[Entries taken from a collection]

[START]

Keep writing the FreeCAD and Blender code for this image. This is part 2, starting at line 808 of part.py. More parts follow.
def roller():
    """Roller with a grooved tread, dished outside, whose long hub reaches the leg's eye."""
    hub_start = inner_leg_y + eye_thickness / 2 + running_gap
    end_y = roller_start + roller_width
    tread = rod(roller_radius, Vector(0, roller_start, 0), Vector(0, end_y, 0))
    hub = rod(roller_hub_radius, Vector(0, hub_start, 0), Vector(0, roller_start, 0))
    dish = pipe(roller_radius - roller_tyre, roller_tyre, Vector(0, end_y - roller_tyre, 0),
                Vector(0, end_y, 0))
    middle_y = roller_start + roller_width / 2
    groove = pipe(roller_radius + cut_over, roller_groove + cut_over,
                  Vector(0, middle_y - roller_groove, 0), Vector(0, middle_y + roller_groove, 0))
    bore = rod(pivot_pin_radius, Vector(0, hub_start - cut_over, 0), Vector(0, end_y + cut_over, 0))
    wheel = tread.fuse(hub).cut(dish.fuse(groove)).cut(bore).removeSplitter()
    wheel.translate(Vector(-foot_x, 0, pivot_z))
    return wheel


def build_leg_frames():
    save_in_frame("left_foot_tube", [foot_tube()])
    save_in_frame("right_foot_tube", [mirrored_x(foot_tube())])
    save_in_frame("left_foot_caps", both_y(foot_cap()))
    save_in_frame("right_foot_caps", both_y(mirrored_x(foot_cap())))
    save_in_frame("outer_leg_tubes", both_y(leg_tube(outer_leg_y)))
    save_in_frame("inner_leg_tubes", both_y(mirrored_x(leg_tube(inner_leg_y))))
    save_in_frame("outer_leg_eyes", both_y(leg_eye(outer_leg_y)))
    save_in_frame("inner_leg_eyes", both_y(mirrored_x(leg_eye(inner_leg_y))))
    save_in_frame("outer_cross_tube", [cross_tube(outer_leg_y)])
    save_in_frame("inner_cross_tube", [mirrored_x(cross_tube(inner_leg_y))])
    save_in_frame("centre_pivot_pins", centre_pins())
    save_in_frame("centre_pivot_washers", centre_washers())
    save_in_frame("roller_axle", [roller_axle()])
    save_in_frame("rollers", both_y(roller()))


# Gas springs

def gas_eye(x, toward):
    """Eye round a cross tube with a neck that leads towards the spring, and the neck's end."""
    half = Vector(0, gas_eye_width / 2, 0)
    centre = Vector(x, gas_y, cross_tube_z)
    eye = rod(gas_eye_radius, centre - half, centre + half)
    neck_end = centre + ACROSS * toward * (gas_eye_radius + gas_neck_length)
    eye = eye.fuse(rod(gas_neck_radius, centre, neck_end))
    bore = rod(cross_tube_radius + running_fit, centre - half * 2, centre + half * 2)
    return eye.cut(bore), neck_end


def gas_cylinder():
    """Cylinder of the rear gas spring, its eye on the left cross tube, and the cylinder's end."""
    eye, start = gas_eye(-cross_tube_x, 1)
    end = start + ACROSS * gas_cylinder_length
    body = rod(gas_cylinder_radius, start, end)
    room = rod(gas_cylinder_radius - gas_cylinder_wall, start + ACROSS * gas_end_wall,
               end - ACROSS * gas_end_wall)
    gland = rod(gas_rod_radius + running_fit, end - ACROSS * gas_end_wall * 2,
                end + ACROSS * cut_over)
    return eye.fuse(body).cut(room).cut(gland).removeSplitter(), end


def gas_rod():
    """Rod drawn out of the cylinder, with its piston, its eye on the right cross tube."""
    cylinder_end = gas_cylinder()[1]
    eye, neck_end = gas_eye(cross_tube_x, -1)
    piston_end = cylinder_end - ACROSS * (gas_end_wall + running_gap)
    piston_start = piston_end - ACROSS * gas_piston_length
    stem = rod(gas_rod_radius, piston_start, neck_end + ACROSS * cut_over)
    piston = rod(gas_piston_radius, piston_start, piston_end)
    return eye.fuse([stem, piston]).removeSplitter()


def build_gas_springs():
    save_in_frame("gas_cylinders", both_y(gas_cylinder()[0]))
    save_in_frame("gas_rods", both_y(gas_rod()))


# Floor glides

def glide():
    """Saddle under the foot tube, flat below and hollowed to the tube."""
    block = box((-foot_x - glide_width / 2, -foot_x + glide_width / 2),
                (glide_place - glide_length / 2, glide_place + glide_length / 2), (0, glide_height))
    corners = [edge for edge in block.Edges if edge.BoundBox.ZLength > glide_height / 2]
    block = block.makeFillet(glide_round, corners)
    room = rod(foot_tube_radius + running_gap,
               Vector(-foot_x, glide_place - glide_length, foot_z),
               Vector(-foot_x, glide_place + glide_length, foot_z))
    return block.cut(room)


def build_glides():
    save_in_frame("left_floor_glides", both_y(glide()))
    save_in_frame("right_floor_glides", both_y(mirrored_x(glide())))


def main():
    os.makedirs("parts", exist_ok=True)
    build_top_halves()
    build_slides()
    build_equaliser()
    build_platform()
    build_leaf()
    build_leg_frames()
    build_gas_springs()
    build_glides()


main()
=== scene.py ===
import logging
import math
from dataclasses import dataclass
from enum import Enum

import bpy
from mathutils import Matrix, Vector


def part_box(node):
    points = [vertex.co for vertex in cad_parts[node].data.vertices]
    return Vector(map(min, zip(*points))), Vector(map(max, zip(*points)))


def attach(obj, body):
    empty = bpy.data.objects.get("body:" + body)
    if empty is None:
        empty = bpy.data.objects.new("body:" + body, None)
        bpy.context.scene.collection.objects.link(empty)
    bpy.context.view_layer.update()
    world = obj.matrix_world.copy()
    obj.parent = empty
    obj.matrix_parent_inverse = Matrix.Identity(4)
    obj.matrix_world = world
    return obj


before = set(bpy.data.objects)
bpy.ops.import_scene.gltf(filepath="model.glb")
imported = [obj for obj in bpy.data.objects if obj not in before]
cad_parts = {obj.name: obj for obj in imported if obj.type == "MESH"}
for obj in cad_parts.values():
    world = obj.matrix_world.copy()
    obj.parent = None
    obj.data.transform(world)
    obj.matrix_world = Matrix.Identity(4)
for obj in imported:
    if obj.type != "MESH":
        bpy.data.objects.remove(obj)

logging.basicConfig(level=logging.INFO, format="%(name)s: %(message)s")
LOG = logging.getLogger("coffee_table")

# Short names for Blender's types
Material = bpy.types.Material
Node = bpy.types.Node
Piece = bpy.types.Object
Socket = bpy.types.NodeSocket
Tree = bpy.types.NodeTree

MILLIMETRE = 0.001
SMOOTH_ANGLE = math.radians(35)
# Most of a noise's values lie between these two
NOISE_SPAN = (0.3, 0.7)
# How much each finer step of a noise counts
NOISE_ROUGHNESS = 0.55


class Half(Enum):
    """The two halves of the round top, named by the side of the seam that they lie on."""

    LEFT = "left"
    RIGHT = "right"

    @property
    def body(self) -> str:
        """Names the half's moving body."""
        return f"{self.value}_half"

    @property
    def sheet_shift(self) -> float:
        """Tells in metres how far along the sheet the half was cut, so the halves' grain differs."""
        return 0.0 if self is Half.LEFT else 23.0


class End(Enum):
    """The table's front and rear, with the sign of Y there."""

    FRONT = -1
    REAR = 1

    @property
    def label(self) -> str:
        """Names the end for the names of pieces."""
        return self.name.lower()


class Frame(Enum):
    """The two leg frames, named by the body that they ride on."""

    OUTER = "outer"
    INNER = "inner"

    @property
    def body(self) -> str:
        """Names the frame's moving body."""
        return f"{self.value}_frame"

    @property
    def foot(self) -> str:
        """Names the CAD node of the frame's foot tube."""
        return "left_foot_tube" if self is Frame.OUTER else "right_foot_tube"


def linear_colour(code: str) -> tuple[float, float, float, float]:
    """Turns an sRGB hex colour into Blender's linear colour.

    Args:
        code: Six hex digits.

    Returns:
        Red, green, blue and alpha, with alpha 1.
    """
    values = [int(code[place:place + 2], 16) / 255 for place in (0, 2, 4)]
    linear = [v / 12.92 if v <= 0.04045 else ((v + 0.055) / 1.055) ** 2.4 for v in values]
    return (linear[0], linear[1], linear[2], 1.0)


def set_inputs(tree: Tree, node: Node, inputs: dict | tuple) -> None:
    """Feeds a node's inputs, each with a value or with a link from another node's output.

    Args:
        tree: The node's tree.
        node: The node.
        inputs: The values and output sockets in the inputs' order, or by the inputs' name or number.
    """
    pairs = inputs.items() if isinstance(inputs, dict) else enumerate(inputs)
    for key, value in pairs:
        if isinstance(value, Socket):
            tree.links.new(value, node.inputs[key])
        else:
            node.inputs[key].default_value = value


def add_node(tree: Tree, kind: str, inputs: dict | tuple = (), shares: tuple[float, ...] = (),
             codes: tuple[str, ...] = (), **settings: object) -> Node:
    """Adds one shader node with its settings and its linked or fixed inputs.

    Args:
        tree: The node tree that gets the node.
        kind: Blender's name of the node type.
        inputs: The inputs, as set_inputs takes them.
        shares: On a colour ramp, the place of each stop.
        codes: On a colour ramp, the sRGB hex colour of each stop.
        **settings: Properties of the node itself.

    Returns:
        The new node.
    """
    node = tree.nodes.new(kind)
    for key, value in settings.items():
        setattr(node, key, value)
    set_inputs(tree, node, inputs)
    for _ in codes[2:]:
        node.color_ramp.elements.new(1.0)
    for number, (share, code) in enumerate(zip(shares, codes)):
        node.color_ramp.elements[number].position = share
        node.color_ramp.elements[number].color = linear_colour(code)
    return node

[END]
[START]

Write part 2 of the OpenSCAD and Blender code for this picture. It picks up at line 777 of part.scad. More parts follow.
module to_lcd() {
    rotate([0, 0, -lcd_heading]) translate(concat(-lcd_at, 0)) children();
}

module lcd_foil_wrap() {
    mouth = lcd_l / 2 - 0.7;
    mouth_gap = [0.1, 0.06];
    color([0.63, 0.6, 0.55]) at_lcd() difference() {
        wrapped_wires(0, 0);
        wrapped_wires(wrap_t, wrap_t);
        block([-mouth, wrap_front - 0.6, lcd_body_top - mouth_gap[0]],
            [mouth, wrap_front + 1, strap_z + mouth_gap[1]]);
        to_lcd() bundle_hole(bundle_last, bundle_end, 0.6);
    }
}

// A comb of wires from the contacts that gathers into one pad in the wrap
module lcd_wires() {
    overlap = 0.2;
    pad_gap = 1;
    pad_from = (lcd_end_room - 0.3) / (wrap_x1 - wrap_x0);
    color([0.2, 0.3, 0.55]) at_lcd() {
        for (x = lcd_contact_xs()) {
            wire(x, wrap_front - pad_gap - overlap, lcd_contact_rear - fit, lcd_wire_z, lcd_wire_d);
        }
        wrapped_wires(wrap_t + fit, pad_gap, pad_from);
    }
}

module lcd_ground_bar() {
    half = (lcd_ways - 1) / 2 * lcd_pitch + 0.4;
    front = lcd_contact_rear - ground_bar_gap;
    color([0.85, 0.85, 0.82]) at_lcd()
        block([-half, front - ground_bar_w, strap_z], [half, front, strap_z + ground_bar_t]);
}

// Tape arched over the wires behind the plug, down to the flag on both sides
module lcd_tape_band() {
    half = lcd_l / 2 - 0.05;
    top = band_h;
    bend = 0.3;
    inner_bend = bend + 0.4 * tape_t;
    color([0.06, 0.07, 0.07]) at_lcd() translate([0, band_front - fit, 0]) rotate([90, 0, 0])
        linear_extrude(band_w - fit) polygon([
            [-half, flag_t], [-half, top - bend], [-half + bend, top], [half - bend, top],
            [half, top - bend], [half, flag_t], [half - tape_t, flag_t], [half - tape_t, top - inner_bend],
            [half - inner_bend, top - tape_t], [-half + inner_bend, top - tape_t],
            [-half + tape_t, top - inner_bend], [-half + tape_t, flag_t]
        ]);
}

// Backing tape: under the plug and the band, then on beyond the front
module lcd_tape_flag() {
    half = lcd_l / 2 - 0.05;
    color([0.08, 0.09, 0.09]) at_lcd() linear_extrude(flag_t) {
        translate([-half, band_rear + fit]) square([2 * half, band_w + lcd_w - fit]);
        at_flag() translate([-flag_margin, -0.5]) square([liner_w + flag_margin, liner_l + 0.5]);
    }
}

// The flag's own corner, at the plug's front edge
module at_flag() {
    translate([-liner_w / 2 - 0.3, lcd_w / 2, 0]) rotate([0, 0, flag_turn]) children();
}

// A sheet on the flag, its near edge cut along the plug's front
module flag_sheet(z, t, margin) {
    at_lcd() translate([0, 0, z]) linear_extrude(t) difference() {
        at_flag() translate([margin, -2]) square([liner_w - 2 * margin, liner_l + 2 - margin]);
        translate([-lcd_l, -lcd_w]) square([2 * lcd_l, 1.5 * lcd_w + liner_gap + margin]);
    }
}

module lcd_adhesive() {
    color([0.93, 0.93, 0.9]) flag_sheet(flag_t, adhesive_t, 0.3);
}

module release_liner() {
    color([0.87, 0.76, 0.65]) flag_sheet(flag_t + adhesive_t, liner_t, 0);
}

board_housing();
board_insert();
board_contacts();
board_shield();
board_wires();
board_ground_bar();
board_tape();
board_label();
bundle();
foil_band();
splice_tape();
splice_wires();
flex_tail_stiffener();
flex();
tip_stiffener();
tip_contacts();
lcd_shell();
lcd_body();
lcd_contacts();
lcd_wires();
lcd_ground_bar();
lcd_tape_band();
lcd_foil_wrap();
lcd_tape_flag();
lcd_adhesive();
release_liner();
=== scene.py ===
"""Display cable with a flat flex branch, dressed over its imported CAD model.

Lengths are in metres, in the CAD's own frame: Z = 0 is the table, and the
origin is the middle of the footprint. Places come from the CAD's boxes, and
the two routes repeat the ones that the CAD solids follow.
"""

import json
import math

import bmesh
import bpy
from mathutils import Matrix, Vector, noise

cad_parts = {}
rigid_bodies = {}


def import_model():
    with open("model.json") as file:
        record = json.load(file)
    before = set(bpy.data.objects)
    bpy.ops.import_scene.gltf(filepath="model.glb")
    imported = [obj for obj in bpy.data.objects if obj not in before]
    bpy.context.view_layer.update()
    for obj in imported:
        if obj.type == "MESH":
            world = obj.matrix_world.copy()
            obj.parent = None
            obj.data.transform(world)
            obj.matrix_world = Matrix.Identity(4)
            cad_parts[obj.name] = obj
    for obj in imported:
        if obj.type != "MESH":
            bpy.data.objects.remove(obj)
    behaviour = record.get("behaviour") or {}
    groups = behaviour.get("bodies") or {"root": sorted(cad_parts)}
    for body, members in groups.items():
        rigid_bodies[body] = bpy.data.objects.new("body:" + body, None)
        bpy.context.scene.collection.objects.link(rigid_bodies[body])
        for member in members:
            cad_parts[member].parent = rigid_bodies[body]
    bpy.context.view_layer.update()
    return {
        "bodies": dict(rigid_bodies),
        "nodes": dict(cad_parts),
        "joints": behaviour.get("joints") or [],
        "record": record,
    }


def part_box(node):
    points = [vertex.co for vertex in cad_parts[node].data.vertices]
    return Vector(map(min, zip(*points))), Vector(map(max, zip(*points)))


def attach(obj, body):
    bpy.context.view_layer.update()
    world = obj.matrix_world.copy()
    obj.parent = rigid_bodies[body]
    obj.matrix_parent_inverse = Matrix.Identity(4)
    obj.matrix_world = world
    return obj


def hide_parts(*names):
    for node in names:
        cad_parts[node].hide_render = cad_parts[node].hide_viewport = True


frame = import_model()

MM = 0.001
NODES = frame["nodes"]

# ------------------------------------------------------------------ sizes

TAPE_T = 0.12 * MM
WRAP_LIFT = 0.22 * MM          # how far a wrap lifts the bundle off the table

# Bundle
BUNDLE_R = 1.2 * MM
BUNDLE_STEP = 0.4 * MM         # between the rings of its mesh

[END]
[START]

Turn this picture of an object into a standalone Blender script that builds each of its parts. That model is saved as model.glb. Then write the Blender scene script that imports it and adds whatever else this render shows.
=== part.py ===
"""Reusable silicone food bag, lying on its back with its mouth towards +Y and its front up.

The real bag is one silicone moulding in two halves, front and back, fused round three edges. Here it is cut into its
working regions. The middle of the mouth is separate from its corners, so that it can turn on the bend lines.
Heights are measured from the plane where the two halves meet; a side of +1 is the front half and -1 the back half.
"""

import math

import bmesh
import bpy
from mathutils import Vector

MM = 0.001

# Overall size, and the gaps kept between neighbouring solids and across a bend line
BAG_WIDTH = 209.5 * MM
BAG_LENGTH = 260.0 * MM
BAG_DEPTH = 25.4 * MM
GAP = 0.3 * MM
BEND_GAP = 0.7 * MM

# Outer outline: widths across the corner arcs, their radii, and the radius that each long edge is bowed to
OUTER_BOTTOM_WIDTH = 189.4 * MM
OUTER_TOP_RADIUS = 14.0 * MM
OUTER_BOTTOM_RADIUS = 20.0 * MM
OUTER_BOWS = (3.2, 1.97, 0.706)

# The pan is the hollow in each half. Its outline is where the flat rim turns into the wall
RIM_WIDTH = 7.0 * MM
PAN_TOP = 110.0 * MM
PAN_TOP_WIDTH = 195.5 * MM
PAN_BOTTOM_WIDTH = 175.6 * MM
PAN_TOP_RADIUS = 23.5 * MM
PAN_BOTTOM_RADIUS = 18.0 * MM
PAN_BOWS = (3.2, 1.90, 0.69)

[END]

Directions for this task
Make an exact transcription of the lines from the line with "return block.cut(room)" through the line with "if empty is", inclusive, omitting all others.

Result of this task
    return block.cut(room)


def build_glides():
    save_in_frame("left_floor_glides", both_y(glide()))
    save_in_frame("right_floor_glides", both_y(mirrored_x(glide())))


def main():
    os.makedirs("parts", exist_ok=True)
    build_top_halves()
    build_slides()
    build_equaliser()
    build_platform()
    build_leaf()
    build_leg_frames()
    build_gas_springs()
    build_glides()


main()
=== scene.py ===
import logging
import math
from dataclasses import dataclass
from enum import Enum

import bpy
from mathutils import Matrix, Vector


def part_box(node):
    points = [vertex.co for vertex in cad_parts[node].data.vertices]
    return Vector(map(min, zip(*points))), Vector(map(max, zip(*points)))


def attach(obj, body):
    empty = bpy.data.objects.get("body:" + body)
    if empty is None:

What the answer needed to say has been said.